Everything from the line containing "make_base(chair, looks)" down to the line containing "imported = [obj" is to be returned exactly; include both boundary lines and leave out all others.

───── Supplied information ─────

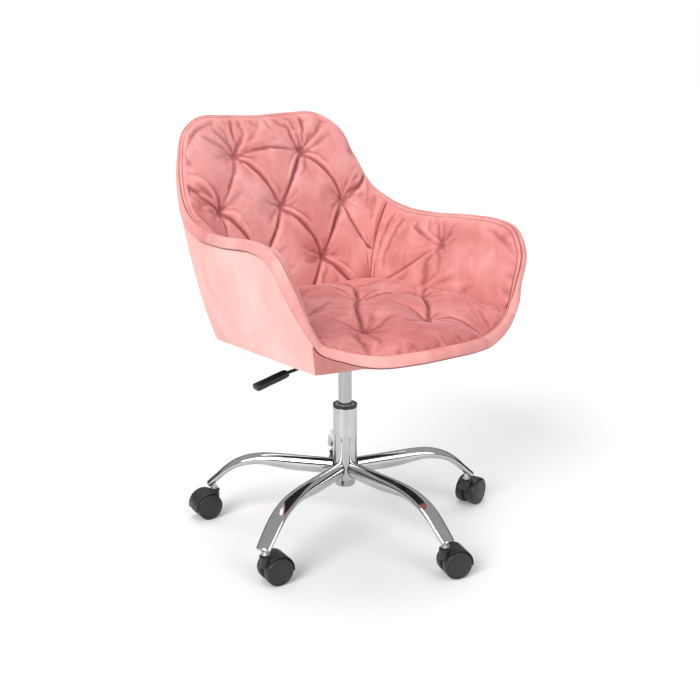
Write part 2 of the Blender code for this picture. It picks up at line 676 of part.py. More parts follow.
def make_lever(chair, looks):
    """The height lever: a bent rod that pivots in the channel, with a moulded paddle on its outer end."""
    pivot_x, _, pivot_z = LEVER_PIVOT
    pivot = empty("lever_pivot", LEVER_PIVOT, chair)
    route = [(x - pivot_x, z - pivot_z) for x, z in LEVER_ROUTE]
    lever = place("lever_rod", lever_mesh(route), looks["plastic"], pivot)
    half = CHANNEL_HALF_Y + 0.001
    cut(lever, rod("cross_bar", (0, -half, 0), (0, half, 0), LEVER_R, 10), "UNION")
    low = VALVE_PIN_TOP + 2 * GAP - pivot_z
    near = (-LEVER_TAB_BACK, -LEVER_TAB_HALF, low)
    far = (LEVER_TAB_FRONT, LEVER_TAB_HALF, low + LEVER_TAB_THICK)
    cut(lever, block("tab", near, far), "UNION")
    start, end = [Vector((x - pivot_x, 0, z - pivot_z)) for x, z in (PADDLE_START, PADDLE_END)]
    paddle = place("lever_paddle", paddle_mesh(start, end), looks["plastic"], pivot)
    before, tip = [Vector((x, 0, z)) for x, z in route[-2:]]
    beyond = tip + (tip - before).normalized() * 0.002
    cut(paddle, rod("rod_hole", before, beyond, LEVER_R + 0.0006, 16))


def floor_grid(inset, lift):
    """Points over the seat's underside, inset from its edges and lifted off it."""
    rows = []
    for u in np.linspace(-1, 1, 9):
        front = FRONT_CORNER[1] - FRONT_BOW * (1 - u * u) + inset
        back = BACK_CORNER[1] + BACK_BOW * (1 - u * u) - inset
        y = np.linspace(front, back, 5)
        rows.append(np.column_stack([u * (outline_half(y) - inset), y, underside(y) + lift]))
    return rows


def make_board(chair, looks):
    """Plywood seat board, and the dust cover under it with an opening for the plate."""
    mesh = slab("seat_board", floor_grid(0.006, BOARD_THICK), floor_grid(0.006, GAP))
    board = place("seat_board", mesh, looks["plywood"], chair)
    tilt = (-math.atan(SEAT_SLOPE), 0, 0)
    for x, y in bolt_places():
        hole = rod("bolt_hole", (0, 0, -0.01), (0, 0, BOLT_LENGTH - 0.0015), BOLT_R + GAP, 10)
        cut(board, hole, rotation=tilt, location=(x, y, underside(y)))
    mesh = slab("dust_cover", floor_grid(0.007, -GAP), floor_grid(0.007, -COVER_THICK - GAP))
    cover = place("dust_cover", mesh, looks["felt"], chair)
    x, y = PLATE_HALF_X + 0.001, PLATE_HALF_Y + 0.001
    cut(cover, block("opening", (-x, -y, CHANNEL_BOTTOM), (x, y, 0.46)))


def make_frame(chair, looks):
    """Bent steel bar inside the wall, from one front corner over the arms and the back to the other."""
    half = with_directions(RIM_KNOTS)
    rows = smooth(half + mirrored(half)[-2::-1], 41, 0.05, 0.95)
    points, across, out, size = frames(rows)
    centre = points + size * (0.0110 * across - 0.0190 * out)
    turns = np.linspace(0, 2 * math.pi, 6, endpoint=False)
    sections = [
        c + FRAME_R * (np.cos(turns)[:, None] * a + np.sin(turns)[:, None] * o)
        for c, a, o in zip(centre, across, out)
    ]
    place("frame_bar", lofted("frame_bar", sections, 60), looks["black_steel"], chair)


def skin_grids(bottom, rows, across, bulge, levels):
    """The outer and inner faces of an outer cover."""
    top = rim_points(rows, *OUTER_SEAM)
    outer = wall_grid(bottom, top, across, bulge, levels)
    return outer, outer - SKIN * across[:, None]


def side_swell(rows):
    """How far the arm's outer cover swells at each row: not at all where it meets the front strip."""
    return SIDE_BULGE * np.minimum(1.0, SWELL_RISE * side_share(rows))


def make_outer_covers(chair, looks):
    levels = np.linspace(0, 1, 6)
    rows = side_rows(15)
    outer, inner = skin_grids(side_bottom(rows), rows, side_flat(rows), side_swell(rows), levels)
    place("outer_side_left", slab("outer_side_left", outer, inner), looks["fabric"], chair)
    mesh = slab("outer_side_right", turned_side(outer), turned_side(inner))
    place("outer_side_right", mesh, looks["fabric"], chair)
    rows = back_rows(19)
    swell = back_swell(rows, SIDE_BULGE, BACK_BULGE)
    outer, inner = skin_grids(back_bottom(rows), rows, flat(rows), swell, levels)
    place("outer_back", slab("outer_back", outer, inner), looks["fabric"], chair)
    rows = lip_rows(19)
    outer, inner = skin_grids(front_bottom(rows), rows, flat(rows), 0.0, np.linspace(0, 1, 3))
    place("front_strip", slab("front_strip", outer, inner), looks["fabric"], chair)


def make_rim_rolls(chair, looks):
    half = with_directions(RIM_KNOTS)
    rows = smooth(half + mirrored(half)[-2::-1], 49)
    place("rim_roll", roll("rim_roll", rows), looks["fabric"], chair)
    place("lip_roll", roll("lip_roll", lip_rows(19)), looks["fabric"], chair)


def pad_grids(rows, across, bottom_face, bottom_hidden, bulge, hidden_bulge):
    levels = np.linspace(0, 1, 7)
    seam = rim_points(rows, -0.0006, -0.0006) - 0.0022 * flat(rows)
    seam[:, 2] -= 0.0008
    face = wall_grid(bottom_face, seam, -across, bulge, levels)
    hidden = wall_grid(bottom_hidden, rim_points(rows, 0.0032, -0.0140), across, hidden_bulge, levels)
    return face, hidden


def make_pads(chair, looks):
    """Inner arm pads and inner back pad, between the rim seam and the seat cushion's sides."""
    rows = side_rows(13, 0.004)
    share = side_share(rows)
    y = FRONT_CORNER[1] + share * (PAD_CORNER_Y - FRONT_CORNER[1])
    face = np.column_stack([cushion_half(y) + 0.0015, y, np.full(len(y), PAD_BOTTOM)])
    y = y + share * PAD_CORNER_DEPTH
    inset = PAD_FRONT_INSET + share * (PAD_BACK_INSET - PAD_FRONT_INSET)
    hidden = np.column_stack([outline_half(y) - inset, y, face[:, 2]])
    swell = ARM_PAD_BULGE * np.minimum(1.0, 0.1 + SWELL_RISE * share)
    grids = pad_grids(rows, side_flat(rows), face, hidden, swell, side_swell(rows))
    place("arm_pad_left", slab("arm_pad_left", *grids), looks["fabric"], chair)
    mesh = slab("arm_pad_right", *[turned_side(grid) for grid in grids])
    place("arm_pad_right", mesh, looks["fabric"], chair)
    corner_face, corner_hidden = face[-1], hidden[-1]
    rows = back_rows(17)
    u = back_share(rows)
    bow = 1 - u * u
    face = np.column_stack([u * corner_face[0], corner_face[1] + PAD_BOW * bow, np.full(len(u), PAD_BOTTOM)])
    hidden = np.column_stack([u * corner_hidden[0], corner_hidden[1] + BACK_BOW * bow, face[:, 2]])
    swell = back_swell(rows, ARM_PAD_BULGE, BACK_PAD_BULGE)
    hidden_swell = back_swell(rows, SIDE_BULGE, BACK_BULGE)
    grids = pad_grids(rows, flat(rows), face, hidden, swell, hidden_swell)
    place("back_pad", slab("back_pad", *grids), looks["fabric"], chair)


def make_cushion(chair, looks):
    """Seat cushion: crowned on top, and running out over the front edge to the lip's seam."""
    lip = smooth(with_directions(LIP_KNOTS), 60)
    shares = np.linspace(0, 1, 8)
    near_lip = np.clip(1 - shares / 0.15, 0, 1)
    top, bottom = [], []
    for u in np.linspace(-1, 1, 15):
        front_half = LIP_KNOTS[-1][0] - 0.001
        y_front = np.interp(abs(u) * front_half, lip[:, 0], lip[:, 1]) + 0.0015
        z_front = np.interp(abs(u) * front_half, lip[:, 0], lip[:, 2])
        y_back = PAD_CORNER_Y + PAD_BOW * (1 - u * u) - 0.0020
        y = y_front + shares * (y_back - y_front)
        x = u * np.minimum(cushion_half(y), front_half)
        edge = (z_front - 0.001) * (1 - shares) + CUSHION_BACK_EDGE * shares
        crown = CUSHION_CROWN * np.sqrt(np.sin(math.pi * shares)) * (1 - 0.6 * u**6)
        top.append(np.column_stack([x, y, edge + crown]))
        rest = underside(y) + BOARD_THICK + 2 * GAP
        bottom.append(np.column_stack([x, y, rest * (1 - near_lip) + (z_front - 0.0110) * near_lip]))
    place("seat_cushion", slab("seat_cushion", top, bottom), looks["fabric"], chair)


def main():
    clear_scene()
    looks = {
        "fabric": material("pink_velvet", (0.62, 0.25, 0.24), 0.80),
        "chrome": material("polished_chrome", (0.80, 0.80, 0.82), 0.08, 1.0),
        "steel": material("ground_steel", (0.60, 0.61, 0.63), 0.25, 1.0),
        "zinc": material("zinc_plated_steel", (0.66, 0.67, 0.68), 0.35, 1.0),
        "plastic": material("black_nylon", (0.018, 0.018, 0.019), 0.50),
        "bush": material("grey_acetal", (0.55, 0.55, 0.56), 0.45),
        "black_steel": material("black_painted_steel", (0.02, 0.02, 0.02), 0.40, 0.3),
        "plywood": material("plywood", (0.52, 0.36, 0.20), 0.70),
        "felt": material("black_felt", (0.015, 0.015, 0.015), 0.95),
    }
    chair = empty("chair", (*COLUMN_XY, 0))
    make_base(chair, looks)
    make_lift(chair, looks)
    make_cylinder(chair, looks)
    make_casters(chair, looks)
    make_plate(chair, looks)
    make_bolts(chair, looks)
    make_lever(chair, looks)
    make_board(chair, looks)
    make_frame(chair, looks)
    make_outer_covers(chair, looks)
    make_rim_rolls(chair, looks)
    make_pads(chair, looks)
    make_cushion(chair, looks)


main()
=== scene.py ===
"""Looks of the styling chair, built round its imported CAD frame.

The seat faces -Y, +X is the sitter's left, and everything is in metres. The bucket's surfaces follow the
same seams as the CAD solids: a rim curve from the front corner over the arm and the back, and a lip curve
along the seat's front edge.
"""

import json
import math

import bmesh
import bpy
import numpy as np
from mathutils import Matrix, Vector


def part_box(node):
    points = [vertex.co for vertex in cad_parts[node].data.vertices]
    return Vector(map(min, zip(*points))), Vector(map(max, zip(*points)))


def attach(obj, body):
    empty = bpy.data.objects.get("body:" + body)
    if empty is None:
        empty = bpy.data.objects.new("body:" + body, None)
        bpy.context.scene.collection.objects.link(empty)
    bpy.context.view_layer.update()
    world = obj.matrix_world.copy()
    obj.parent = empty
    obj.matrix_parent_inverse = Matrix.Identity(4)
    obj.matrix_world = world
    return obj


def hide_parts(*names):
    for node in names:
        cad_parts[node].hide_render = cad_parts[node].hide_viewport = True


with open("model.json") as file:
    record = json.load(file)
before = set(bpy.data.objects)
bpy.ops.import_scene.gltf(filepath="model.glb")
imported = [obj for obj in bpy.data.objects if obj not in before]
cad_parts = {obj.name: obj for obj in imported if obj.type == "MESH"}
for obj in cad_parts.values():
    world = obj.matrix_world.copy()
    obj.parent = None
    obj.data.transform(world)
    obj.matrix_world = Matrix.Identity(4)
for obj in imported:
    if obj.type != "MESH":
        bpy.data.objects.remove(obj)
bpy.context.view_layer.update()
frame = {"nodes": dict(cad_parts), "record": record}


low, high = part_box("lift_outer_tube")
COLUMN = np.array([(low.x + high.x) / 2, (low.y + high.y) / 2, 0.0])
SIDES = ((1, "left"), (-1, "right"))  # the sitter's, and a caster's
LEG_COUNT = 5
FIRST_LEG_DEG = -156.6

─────

Solution:
    make_base(chair, looks)
    make_lift(chair, looks)
    make_cylinder(chair, looks)
    make_casters(chair, looks)
    make_plate(chair, looks)
    make_bolts(chair, looks)
    make_lever(chair, looks)
    make_board(chair, looks)
    make_frame(chair, looks)
    make_outer_covers(chair, looks)
    make_rim_rolls(chair, looks)
    make_pads(chair, looks)
    make_cushion(chair, looks)


main()
=== scene.py ===
"""Looks of the styling chair, built round its imported CAD frame.

The seat faces -Y, +X is the sitter's left, and everything is in metres. The bucket's surfaces follow the
same seams as the CAD solids: a rim curve from the front corner over the arm and the back, and a lip curve
along the seat's front edge.
"""

import json
import math

import bmesh
import bpy
import numpy as np
from mathutils import Matrix, Vector


def part_box(node):
    points = [vertex.co for vertex in cad_parts[node].data.vertices]
    return Vector(map(min, zip(*points))), Vector(map(max, zip(*points)))


def attach(obj, body):
    empty = bpy.data.objects.get("body:" + body)
    if empty is None:
        empty = bpy.data.objects.new("body:" + body, None)
        bpy.context.scene.collection.objects.link(empty)
    bpy.context.view_layer.update()
    world = obj.matrix_world.copy()
    obj.parent = empty
    obj.matrix_parent_inverse = Matrix.Identity(4)
    obj.matrix_world = world
    return obj


def hide_parts(*names):
    for node in names:
        cad_parts[node].hide_render = cad_parts[node].hide_viewport = True


with open("model.json") as file:
    record = json.load(file)
before = set(bpy.data.objects)
bpy.ops.import_scene.gltf(filepath="model.glb")
imported = [obj for obj in bpy.data.objects if obj not in before]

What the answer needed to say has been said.